Stored items from a collection:
■ ■ ■ ■ ■ ■ ■
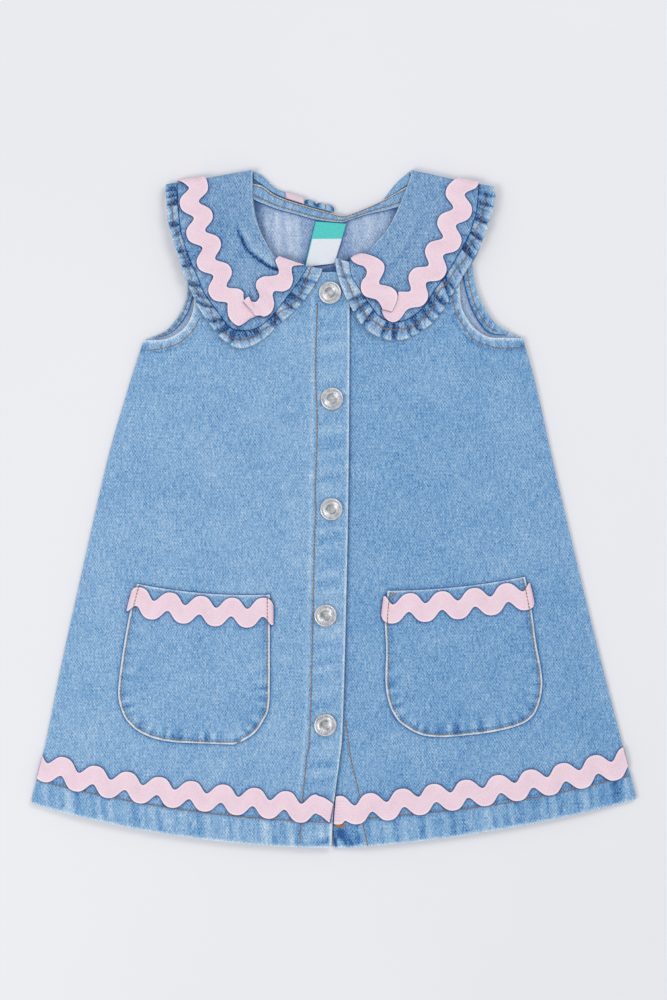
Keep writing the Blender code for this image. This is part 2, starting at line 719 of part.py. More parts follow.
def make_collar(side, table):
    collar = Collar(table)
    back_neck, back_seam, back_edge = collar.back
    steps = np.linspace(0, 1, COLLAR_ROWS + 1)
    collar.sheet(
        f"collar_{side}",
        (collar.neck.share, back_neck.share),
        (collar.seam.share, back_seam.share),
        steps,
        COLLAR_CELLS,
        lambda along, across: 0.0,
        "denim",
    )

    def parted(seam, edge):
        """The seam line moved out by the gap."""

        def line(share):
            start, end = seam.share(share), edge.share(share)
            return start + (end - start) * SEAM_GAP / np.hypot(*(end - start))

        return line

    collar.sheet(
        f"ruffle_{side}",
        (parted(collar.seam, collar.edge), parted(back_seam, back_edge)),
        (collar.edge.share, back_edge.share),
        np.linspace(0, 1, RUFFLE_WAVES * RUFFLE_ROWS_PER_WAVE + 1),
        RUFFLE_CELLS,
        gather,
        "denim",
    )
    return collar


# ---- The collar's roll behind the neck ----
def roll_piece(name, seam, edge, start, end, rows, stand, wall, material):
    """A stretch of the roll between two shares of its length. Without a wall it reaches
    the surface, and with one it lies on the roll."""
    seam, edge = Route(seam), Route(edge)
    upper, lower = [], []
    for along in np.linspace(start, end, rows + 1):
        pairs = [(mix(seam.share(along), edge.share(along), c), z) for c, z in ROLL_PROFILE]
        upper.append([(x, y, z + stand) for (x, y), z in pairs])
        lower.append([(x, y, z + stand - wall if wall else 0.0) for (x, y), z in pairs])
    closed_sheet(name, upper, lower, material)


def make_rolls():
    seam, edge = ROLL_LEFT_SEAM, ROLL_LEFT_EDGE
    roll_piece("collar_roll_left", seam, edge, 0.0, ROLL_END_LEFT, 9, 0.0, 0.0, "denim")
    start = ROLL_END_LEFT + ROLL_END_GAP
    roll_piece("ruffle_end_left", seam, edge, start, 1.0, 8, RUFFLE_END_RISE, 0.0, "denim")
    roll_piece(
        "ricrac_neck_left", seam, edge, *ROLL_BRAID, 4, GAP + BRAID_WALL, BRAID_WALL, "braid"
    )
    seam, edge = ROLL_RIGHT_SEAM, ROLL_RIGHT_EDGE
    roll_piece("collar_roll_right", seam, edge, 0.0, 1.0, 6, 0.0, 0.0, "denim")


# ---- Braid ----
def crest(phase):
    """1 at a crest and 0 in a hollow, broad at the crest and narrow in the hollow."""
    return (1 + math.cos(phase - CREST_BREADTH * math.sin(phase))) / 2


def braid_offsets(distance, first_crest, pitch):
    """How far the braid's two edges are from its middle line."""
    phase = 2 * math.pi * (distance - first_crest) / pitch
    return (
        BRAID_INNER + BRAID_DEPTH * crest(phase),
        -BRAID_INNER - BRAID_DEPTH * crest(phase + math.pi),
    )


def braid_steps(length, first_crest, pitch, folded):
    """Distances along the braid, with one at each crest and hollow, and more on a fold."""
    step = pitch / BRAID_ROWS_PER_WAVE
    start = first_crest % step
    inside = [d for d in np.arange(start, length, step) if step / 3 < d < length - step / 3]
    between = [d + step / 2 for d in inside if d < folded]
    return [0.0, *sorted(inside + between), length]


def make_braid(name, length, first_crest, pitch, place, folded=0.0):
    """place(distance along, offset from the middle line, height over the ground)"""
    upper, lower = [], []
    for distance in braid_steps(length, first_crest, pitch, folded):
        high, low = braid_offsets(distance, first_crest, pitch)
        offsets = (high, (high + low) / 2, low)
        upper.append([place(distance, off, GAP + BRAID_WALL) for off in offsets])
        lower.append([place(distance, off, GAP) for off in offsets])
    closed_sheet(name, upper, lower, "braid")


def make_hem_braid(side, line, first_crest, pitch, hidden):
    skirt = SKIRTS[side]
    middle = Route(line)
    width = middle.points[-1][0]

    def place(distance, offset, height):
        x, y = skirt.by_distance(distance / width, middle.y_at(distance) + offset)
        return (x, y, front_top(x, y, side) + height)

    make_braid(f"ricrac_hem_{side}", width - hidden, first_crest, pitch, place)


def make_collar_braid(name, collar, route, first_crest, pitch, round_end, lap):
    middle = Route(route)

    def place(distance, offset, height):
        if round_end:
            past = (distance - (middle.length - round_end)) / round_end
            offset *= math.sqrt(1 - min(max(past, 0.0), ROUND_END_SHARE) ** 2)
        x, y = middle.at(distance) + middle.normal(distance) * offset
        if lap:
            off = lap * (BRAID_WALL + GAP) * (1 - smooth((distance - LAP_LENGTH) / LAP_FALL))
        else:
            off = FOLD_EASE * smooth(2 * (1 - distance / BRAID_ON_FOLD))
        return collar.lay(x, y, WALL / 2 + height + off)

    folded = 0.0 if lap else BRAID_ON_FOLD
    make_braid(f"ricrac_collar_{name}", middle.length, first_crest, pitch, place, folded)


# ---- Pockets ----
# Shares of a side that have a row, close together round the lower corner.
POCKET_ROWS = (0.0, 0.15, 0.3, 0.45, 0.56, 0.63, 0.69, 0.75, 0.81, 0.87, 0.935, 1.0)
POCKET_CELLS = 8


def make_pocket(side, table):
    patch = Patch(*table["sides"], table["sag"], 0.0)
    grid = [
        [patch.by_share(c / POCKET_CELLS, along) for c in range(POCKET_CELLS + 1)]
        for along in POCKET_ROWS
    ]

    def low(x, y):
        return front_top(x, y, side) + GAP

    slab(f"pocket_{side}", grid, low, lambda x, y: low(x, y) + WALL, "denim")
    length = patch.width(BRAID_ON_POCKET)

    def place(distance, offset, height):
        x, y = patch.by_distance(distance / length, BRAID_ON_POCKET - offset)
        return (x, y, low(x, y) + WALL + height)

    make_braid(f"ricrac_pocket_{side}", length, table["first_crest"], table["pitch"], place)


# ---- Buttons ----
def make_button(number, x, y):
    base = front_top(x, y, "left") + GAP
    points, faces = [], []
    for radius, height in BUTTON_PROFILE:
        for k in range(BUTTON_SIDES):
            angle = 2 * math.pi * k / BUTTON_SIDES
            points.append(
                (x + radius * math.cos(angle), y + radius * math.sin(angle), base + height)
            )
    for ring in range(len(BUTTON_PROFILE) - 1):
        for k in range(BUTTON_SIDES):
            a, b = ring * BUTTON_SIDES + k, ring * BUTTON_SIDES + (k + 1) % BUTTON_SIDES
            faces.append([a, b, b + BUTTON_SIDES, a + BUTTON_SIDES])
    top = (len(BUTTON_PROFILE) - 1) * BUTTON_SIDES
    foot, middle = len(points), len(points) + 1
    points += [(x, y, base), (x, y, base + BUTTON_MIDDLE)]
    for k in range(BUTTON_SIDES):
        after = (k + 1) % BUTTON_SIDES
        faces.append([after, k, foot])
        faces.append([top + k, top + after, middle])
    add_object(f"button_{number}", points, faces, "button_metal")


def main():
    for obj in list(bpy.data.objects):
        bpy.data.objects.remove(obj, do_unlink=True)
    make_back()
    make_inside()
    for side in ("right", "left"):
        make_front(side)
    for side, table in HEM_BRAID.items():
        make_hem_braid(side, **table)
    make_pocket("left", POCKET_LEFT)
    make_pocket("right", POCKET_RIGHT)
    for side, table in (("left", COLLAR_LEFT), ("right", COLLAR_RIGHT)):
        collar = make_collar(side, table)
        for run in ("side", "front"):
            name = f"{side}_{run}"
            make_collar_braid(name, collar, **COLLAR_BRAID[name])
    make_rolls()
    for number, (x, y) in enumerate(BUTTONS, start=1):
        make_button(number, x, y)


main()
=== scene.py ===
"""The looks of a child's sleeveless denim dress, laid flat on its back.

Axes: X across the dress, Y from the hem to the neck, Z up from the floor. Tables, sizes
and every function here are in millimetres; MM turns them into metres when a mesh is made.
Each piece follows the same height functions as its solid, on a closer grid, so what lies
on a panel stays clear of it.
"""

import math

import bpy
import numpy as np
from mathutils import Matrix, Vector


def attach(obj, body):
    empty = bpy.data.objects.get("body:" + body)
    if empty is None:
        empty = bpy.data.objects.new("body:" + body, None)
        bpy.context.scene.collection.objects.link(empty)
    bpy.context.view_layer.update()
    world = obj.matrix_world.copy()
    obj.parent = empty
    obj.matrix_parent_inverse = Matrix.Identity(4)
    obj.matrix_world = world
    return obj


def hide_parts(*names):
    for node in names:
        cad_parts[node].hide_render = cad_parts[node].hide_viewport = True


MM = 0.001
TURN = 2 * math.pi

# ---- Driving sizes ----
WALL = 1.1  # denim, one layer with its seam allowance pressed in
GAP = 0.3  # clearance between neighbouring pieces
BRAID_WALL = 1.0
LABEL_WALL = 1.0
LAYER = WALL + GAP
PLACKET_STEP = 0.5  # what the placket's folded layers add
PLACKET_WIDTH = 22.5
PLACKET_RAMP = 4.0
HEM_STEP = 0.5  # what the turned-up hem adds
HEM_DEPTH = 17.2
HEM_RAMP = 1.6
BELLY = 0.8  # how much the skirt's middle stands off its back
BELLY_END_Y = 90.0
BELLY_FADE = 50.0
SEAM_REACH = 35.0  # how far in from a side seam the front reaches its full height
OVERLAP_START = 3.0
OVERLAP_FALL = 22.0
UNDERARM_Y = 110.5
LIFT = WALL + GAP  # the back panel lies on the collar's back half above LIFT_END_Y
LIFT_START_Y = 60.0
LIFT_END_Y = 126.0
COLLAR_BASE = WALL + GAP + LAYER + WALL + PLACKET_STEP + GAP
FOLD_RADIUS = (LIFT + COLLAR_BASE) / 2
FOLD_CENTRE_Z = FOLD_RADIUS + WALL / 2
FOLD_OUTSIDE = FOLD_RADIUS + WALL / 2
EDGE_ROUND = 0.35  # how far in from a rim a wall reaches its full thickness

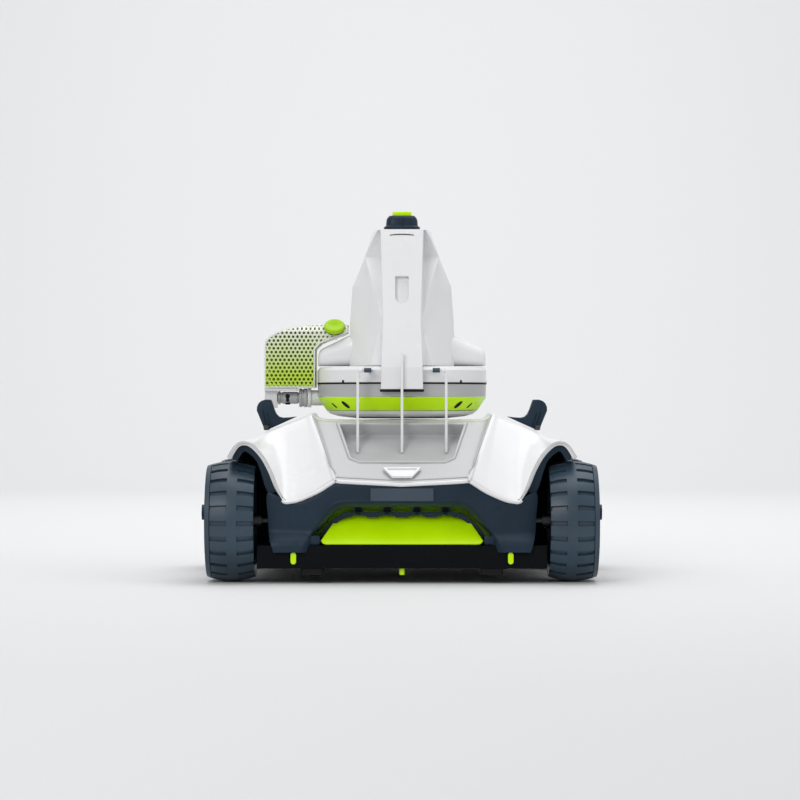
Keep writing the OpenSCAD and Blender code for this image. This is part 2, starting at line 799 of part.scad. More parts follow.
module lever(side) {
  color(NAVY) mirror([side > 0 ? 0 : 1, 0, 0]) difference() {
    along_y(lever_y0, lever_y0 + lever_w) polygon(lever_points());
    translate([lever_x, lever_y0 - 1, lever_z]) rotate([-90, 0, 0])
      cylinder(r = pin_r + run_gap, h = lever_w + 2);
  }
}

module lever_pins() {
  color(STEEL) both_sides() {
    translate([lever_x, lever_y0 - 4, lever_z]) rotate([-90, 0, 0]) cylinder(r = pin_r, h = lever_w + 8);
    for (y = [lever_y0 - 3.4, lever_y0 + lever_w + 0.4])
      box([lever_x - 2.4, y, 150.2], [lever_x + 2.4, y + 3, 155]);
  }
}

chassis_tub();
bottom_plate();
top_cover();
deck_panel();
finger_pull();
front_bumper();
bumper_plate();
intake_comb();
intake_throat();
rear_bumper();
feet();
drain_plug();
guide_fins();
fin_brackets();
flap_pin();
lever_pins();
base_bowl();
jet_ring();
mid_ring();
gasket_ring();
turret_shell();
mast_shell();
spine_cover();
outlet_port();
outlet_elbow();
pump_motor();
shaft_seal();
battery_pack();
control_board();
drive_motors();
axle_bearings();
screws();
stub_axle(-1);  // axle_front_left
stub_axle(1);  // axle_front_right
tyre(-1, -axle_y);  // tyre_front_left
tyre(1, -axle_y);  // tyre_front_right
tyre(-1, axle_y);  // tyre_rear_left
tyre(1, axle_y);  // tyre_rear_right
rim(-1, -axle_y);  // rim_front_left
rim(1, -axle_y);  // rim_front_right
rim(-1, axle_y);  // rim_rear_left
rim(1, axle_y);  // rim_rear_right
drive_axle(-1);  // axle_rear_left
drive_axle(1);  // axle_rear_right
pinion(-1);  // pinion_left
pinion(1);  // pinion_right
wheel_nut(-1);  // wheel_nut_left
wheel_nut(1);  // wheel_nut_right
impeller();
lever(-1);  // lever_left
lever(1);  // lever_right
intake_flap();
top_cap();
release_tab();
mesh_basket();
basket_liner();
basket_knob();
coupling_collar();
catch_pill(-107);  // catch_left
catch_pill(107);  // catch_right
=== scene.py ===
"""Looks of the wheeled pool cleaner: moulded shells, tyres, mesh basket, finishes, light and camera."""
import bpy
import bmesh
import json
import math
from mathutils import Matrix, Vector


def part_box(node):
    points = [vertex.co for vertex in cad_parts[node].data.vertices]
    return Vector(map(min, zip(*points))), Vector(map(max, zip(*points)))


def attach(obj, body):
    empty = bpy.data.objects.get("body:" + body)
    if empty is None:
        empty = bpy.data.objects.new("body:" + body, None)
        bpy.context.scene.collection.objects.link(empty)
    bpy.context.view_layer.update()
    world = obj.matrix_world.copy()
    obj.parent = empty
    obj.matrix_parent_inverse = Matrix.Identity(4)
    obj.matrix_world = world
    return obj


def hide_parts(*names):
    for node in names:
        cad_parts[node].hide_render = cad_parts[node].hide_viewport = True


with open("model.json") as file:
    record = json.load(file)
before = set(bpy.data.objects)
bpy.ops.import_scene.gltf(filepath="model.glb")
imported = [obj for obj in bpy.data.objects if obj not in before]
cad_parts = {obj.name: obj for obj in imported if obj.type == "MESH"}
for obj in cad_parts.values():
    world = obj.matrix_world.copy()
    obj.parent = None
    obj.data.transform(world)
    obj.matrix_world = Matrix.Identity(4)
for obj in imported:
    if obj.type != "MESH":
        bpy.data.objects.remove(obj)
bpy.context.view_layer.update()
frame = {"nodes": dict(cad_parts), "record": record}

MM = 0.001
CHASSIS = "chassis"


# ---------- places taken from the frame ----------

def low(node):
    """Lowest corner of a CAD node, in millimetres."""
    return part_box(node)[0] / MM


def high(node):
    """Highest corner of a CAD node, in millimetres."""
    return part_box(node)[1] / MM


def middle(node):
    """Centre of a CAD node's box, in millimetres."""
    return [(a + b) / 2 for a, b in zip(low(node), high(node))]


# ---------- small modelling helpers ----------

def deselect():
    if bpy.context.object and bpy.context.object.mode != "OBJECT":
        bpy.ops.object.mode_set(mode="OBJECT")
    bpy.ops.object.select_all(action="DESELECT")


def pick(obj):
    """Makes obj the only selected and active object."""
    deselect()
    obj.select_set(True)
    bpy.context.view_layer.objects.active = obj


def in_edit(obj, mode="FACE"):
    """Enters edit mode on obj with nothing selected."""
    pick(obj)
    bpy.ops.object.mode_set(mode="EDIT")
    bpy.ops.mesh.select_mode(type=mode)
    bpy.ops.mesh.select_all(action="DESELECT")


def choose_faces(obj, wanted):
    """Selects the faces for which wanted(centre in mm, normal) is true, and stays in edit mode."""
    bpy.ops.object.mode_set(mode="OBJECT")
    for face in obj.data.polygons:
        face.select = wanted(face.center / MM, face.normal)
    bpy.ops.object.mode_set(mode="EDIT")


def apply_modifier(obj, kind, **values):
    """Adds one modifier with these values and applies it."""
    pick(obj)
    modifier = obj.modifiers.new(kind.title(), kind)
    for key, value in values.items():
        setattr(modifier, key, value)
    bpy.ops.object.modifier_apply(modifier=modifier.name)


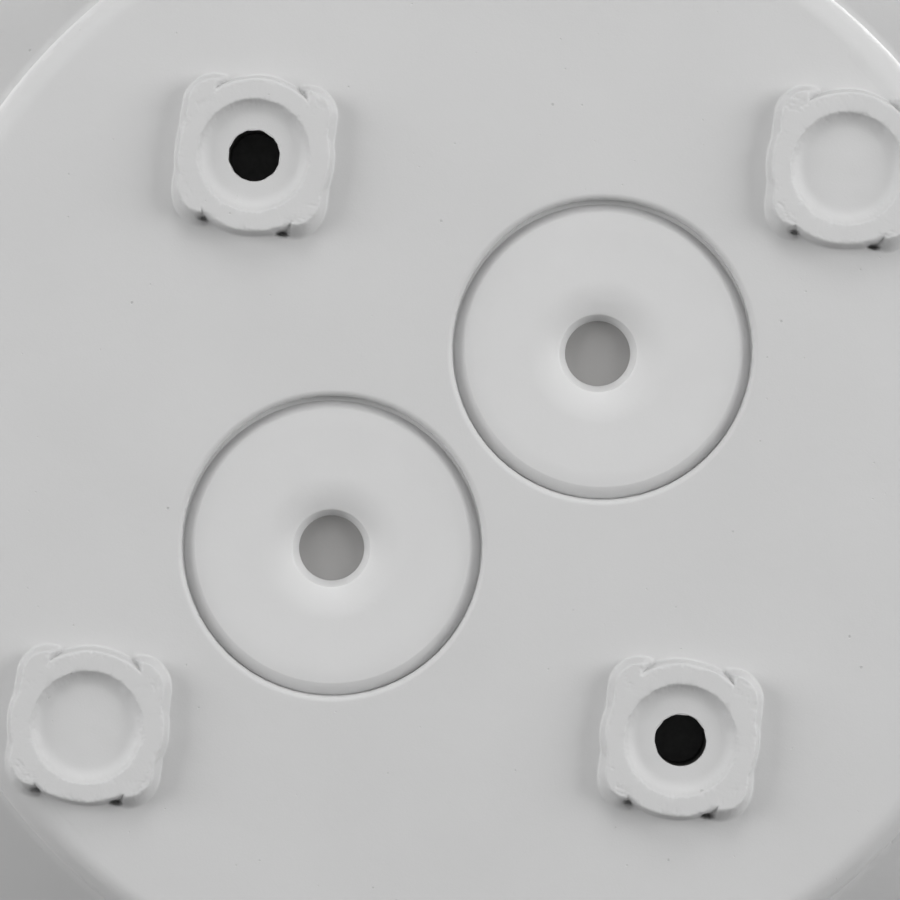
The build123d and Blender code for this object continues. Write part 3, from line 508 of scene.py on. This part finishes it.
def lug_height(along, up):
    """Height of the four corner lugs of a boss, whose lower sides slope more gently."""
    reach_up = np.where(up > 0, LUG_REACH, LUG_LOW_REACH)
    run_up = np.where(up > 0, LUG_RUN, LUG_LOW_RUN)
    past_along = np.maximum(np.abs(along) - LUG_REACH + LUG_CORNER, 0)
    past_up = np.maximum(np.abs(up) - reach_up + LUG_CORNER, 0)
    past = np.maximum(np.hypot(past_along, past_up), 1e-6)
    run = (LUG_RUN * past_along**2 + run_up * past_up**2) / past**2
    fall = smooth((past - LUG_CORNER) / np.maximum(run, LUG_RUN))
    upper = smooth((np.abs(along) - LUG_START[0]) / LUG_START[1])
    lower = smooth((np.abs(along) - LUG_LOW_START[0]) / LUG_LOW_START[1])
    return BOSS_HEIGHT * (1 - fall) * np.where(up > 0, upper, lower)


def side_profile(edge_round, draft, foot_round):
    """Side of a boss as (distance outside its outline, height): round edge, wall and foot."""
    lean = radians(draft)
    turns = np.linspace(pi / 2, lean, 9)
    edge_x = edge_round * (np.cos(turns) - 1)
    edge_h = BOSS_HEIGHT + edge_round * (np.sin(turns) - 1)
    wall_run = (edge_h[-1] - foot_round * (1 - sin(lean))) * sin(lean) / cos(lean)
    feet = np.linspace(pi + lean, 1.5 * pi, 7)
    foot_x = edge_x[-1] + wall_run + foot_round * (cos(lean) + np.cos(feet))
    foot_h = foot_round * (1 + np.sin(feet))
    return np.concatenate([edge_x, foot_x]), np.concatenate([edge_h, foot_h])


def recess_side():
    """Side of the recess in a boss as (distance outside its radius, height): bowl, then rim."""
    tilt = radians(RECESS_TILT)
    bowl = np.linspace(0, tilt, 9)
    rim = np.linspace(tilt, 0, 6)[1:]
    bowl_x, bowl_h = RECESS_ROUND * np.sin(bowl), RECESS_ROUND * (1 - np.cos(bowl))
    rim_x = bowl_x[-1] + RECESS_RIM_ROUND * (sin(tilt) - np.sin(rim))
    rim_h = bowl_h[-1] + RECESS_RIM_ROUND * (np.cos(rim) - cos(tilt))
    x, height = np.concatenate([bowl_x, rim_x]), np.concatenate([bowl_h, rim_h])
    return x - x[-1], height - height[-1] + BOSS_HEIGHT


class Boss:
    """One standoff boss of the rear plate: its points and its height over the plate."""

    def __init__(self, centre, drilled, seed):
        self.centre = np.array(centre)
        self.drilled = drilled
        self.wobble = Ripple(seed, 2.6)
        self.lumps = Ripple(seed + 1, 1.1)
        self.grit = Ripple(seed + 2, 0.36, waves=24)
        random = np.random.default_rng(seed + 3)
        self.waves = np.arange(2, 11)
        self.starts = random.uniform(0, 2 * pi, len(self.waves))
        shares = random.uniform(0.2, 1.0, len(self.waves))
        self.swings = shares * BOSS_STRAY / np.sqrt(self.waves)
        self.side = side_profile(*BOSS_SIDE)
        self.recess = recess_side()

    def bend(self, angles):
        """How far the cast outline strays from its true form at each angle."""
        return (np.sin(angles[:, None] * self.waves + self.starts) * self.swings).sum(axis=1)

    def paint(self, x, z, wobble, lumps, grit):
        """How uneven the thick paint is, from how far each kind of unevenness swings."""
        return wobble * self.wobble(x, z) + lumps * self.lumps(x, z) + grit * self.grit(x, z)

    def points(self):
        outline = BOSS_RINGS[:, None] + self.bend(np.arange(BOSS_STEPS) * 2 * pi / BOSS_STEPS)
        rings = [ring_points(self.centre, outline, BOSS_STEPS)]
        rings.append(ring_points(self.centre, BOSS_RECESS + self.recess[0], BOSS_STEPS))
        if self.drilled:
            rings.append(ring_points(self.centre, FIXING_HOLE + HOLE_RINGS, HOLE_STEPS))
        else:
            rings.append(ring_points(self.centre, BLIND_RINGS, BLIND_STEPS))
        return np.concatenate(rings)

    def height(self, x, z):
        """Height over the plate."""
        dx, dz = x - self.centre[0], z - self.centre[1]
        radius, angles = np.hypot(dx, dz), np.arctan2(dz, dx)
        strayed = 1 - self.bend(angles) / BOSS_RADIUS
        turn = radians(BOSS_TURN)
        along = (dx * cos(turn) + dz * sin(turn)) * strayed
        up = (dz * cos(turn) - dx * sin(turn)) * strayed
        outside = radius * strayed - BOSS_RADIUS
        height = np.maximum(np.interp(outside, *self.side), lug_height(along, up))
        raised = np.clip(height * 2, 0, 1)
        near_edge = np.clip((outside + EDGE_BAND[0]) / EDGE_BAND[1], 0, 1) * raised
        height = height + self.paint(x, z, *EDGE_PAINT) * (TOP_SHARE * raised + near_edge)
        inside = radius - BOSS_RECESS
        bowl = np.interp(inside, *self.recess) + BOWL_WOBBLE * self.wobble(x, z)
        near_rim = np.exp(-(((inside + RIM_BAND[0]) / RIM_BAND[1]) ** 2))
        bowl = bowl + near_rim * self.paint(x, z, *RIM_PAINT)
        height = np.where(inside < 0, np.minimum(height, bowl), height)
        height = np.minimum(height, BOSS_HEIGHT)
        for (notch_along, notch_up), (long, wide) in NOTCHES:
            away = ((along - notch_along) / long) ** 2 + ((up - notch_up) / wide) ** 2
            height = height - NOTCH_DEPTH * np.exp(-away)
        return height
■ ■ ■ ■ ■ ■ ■
== AIM ==
Select all lines in the listing above where the word "Blender" appears, and show them.

== THE REPLY ==
Keep writing the Blender code for this image. This is part 2, starting at line 719 of part.py. More parts follow.
Keep writing the OpenSCAD and Blender code for this image. This is part 2, starting at line 799 of part.scad. More parts follow.
The build123d and Blender code for this object continues. Write part 3, from line 508 of scene.py on. This part finishes it.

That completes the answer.